(Scripts that build objects)

········

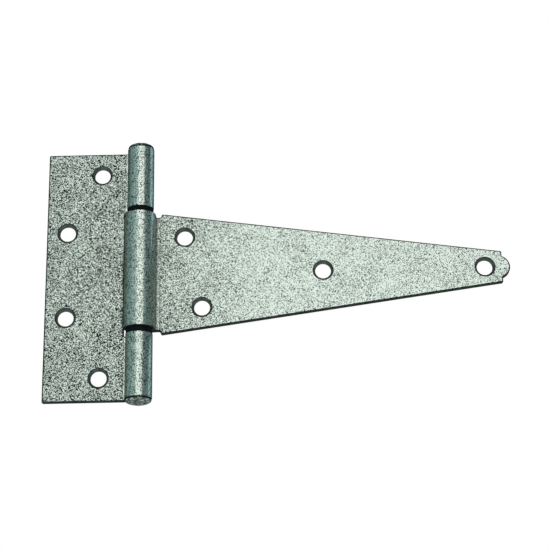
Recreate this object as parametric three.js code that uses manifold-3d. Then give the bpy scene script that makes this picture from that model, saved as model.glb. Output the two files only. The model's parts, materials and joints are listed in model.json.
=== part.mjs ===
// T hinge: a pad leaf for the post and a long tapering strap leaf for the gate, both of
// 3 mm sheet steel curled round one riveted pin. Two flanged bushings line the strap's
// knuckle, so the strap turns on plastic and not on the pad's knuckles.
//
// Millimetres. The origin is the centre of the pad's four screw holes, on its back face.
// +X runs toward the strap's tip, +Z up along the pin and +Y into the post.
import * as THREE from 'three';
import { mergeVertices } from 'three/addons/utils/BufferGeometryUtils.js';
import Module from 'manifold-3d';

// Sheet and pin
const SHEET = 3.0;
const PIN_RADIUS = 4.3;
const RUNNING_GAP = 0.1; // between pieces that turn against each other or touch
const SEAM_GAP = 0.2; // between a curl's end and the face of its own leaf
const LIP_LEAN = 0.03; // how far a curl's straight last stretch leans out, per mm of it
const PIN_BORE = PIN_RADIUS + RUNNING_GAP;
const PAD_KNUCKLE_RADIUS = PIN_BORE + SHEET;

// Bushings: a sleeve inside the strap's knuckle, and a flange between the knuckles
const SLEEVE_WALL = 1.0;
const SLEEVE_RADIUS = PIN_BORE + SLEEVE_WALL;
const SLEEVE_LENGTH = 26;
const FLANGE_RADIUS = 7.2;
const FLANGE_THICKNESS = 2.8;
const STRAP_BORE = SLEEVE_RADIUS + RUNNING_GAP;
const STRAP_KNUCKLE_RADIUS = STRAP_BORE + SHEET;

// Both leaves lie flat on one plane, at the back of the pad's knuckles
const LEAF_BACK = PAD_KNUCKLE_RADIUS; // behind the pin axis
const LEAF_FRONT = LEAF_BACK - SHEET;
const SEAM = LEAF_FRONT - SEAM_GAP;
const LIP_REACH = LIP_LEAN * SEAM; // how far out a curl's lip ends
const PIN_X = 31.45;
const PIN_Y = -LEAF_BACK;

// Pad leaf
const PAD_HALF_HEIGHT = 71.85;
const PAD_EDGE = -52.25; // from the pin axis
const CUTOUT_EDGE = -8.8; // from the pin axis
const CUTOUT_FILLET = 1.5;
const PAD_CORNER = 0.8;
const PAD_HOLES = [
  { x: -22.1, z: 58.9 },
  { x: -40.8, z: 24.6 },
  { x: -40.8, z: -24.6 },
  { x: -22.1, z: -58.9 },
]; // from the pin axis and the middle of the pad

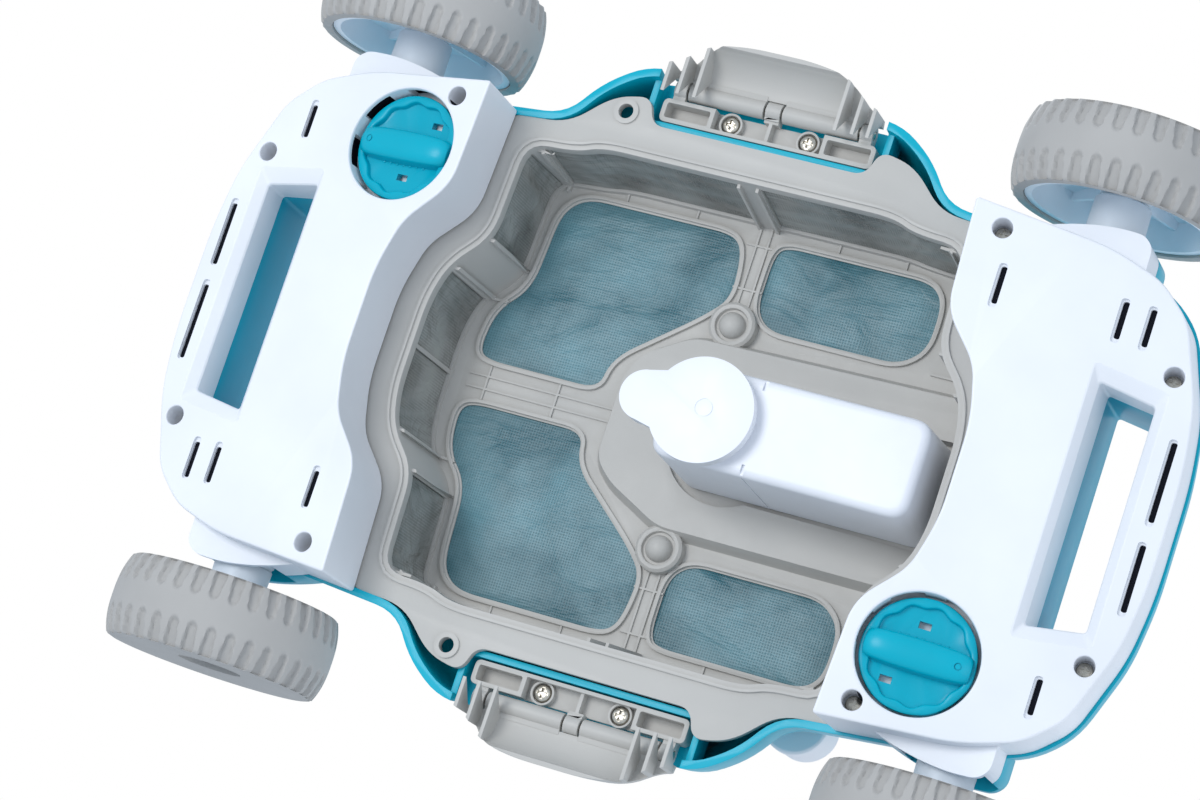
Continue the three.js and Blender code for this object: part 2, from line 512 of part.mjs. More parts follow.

········

Problem requirements –
Repeat every entry word for word.

Solution –
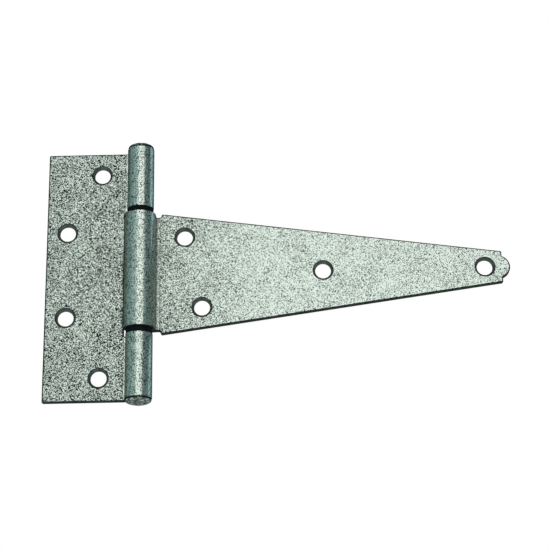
Recreate this object as parametric three.js code that uses manifold-3d. Then give the bpy scene script that makes this picture from that model, saved as model.glb. Output the two files only. The model's parts, materials and joints are listed in model.json.
=== part.mjs ===
// T hinge: a pad leaf for the post and a long tapering strap leaf for the gate, both of
// 3 mm sheet steel curled round one riveted pin. Two flanged bushings line the strap's
// knuckle, so the strap turns on plastic and not on the pad's knuckles.
//
// Millimetres. The origin is the centre of the pad's four screw holes, on its back face.
// +X runs toward the strap's tip, +Z up along the pin and +Y into the post.
import * as THREE from 'three';
import { mergeVertices } from 'three/addons/utils/BufferGeometryUtils.js';
import Module from 'manifold-3d';

// Sheet and pin
const SHEET = 3.0;
const PIN_RADIUS = 4.3;
const RUNNING_GAP = 0.1; // between pieces that turn against each other or touch
const SEAM_GAP = 0.2; // between a curl's end and the face of its own leaf
const LIP_LEAN = 0.03; // how far a curl's straight last stretch leans out, per mm of it
const PIN_BORE = PIN_RADIUS + RUNNING_GAP;
const PAD_KNUCKLE_RADIUS = PIN_BORE + SHEET;

// Bushings: a sleeve inside the strap's knuckle, and a flange between the knuckles
const SLEEVE_WALL = 1.0;
const SLEEVE_RADIUS = PIN_BORE + SLEEVE_WALL;
const SLEEVE_LENGTH = 26;
const FLANGE_RADIUS = 7.2;
const FLANGE_THICKNESS = 2.8;
const STRAP_BORE = SLEEVE_RADIUS + RUNNING_GAP;
const STRAP_KNUCKLE_RADIUS = STRAP_BORE + SHEET;

// Both leaves lie flat on one plane, at the back of the pad's knuckles
const LEAF_BACK = PAD_KNUCKLE_RADIUS; // behind the pin axis
const LEAF_FRONT = LEAF_BACK - SHEET;
const SEAM = LEAF_FRONT - SEAM_GAP;
const LIP_REACH = LIP_LEAN * SEAM; // how far out a curl's lip ends
const PIN_X = 31.45;
const PIN_Y = -LEAF_BACK;

// Pad leaf
const PAD_HALF_HEIGHT = 71.85;
const PAD_EDGE = -52.25; // from the pin axis
const CUTOUT_EDGE = -8.8; // from the pin axis
const CUTOUT_FILLET = 1.5;
const PAD_CORNER = 0.8;
const PAD_HOLES = [
  { x: -22.1, z: 58.9 },
  { x: -40.8, z: 24.6 },
  { x: -40.8, z: -24.6 },
  { x: -22.1, z: -58.9 },
]; // from the pin axis and the middle of the pad

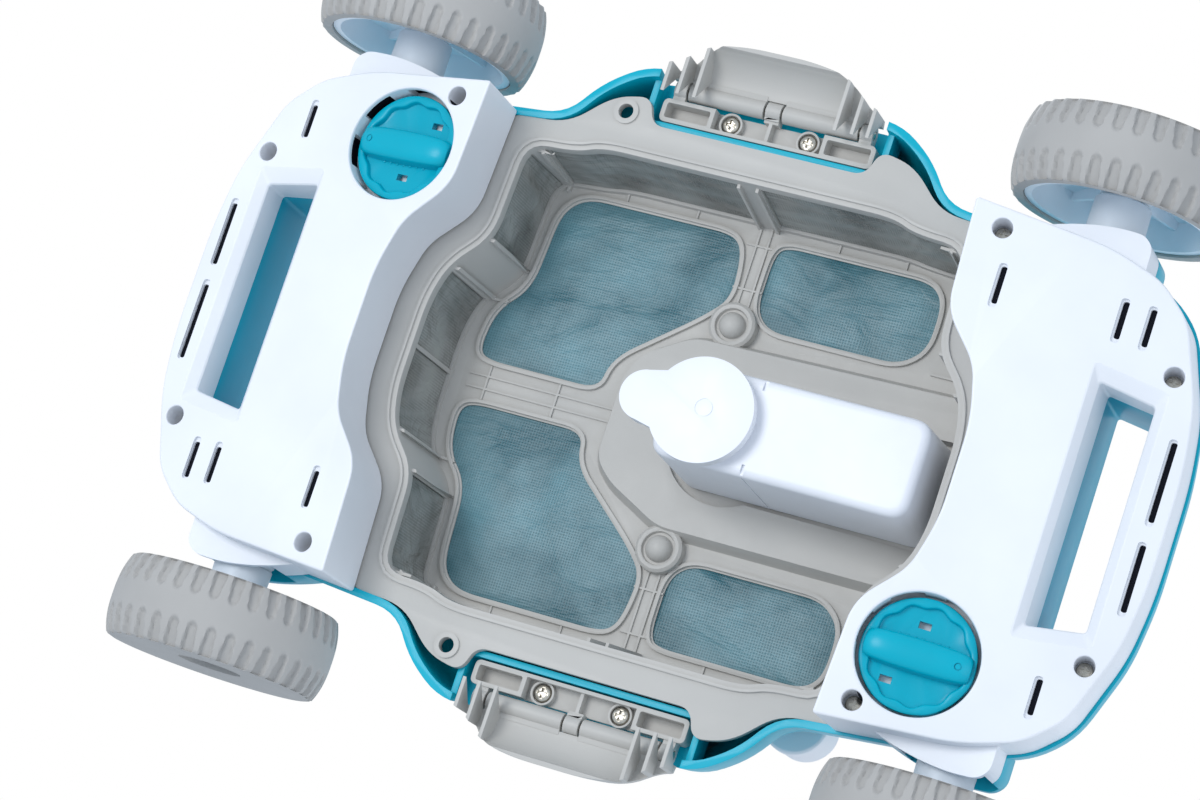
Continue the three.js and Blender code for this object: part 2, from line 512 of part.mjs. More parts follow.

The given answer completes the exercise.